Taking your child home for the first time: Firstly, I was pleased purely to be getting out of hospital (I’d only been in overnight but that was more than long enough!). I didn’t feel as overwhelmed by the occasion as I thought I would, I was just very excited for us to start our family life together and to get to know Oliver properly, but of course a little apprehensive – how would I cope if he was ‘a cryer’ etc. He had taken to breast feeding very easily but even so my main concern was how I would know if he was getting enough to eat. It definitely helped knowing that a mid-wife would be calling the next day, and over the following couple of weeks so keep an eye on things. It wasn’t until I started expressing and could physically see the milk that I stopped worrying that he was not getting enough to eat. The first day back Oliver’s dad had baked a pie for dinner with ‘Mummy’ written in pastry on the top which was lovely, and he took over cooking and cleaning duties for a few weeks which meant I could focus completely on Olliver’s need which was fantastic.

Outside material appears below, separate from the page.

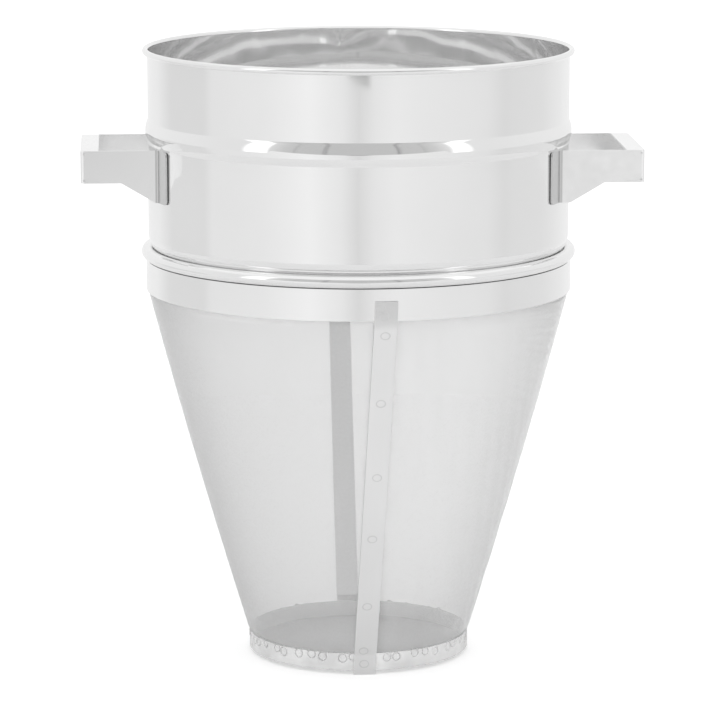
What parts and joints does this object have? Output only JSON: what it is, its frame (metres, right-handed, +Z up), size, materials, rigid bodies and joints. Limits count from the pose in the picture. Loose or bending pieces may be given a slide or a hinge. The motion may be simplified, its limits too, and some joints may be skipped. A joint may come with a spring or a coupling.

The best/worst advice: Best advice was to start expressing and feeding from a bottle very early on (I did one bottle a day from 8 days). It meant Oliver never had problems switching between breast and bottle. I don’t think I’ve had too much bad advice, but people had told me to give the baby some Calpol before going for his vaccinations. Luckily I didn’t use this advice as the nurse told me that there is now some scientific evidence that this reduces the effectiveness of the vaccinations.
The hardest part of being a mother: I think being permanently so tired has been the hardest thing as it throws everything out of perpsective.
Hopes for your family:Mark and I are just so excited about every stage of Oliver’s development and what the future holds for us. I’m looking forward to playing with him, talking with him, watching him play football with his dad, days out, family holidays etc etc but overall I just want us all to remain healthy and happy.
What advice would you offer to new and expectant mums:1) don’t try and follow rigid routines dictated in books. The odd baby may be able to follow them but most people I know have just become frustrated and upset trying to. Whilst I have taken some very useful tips from books and used them to gain an understanding of babies’ basic needs and behaviours I have found it much easier to follow Oliver’s natural rhythms. 2) Remember your baby is an individual and there is no point comparing him/her to other babies. 3) When you are having a ‘bad day’ or melting down over something, try and sit back and ask yourself if things are really bad or if lack of sleep is just making it seem that way. 9 times out of 10 you will be able to see that if you had had a good night’s sleep you wouldn’t be stressing about the situation at all. Just telling myself that often helped me to feel better.